Aesthetic and contextual considerations: Bridges are often intended to respect or enhance local landscapes, urban forms, and cultural memory. Architectural components, lighting, and railing design contribute to safety and user experience, alongside the structural performance required to meet design life expectations. See Aesthetics in engineering for broader treatment of form–function considerations.
Safety, risk, and resilience
Bridge design prioritizes reliability under ordinary use and extreme events. Wind effects, traffic-induced vibrations, thermal expansion, corrosion, and seismic loading are all integrated into design criteria. Redundancy—ensuring alternate load paths and spare capacity—is a central concept, as is maintainability: structures should be inspectable and repairable without disproportionate disruption to users. Proactive maintenance strategies, asset-management plans, and performance-monitoring technologies help translate design expectations into durable real-world performance. See Structural health monitoring for current approaches to tracking bridge condition over time.
Economic and Policy Context
Infrastructure finance is a central constraint on design choices. Budget cycles, debt service, and the need to balance upfront cost against long-run maintenance shape every project. Tolling, user-pays models, and public-private partnerships are common tools to distribute financing and to align incentives for long-term performance from builders and operators. Lifecycle cost analysis—a method favored by practitioners who emphasize value over upfront price—helps ensure decisions account for maintenance, rehabilitation, and eventual end-of-life costs.
Critics sometimes argue that regulatory complexity or bureaucratic delay inflates project costs and delays essential repairs. Proponents counter that safety, environmental stewardship, and long-term performance justify careful review and accountability. In practice, a pragmatic approach seeks to minimize unnecessary delay while preserving critical protections and ensuring projects deliver predictable, durable service.

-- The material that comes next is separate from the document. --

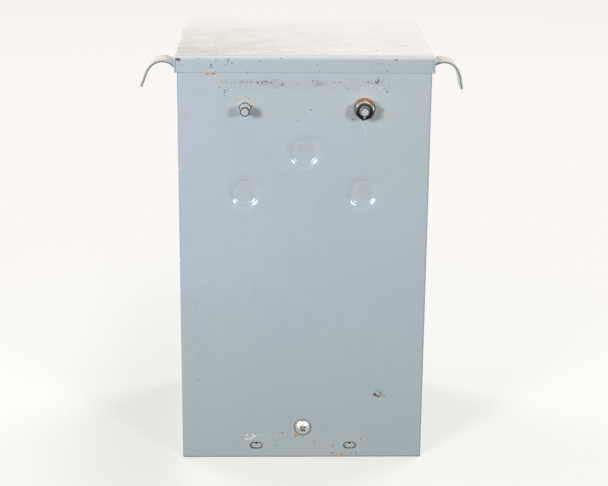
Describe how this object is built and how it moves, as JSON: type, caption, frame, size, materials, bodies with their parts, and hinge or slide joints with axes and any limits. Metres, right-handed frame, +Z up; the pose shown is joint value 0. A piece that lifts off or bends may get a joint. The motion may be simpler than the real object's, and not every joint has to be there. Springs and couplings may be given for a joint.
{
  "type": "general purpose transformer",
  "caption": "Wall-mounted dry-type transformer in a grey sheet steel case with mounting studs, lifting hooks and a screwed wiring cover.",
  "frame": {"origin": "centre of the enclosure's underside", "axes": "+Z up; -Y out of the mounting (wall) side with the studs; +Y out of the wiring compartment's cover"},
  "size_m": [0.2998, 0.2319, 0.4021],
  "materials": {
    "body_paint": "satin grey enamel, worn",
    "lid_paint": "satin grey enamel, dusty and dirt stained",
    "cover_paint": "satin grey enamel",
    "pan_paint": "satin grey enamel",
    "hook_paint": "satin grey enamel, worn",
    "zinc_steel": "zinc plated",
    "rusty_zinc": "zinc plated, rusted at the rim",
    "plain_steel": "primed steel",
    "core_steel": "varnished silicon steel laminations",
    "winding_copper": "enamelled copper",
    "former_board": "pressed insulation board",
    "insulation_paper": "insulation paper",
    "terminal_laminate": "phenolic laminate",
    "terminal_brass": "turned brass",
    "lug_alloy": "tin plated",
    "compound": "silica filled resin, matt"
  },
  "bodies": {
    "root": {"enclosure_wrap": "body_paint", "lid": "lid_paint", "front_panel": "body_paint", "compartment_cover": "cover_paint", "base_pan": "pan_paint", "hook_left": "hook_paint", "hook_right": "hook_paint", "mounting_bolts": "zinc_steel", "flat_washer": "rusty_zinc", "lock_washer": "rusty_zinc", "stud_nut": "zinc_steel", "ground_screw": "zinc_steel", "ground_nut": "zinc_steel", "ground_lug": "lug_alloy", "backing_bar": "plain_steel", "cover_screws": "zinc_steel", "lid_screws": "zinc_steel", "support_rail_left": "plain_steel", "support_rail_right": "plain_steel", "shelf": "pan_paint", "core_e_stack": "core_steel", "core_i_stack": "core_steel", "lower_clamps": "plain_steel", "upper_clamps": "plain_steel", "clamp_bolts": "zinc_steel", "clamp_nuts": "zinc_steel", "coil_former": "former_board", "inner_winding": "winding_copper", "winding_insulation": "insulation_paper", "outer_winding": "winding_copper", "coil_wrap": "insulation_paper", "terminal_board": "terminal_laminate", "board_screws": "zinc_steel", "terminal_bolts": "terminal_brass", "terminal_nuts": "terminal_brass", "lead_bars": "winding_copper", "potting_compound": "compound"}
  },
  "joints": []
}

In debates over technology adoption—such as the use of newer materials or accelerated construction methods—designers emphasize data-driven decision-making, field performance history, and disciplined risk assessment over ideological aims. See Infrastructure policy for related considerations.
Design Process and Project Delivery
A bridge project typically proceeds through site characterization, concept formation, preliminary and final design, and construction, followed by commissioning and long-term maintenance planning. Early feasibility analyses consider traffic forecasts, economic impacts, and environmental considerations, with a strong emphasis on lifecycle costs and risk transfer. The design-team coordinates with transportation agencies, financiers, and contractors to align technical requirements with budgetary realities and delivery schedules. See Project delivery (construction) for a broader look at how large-scale engineering projects are organized and executed.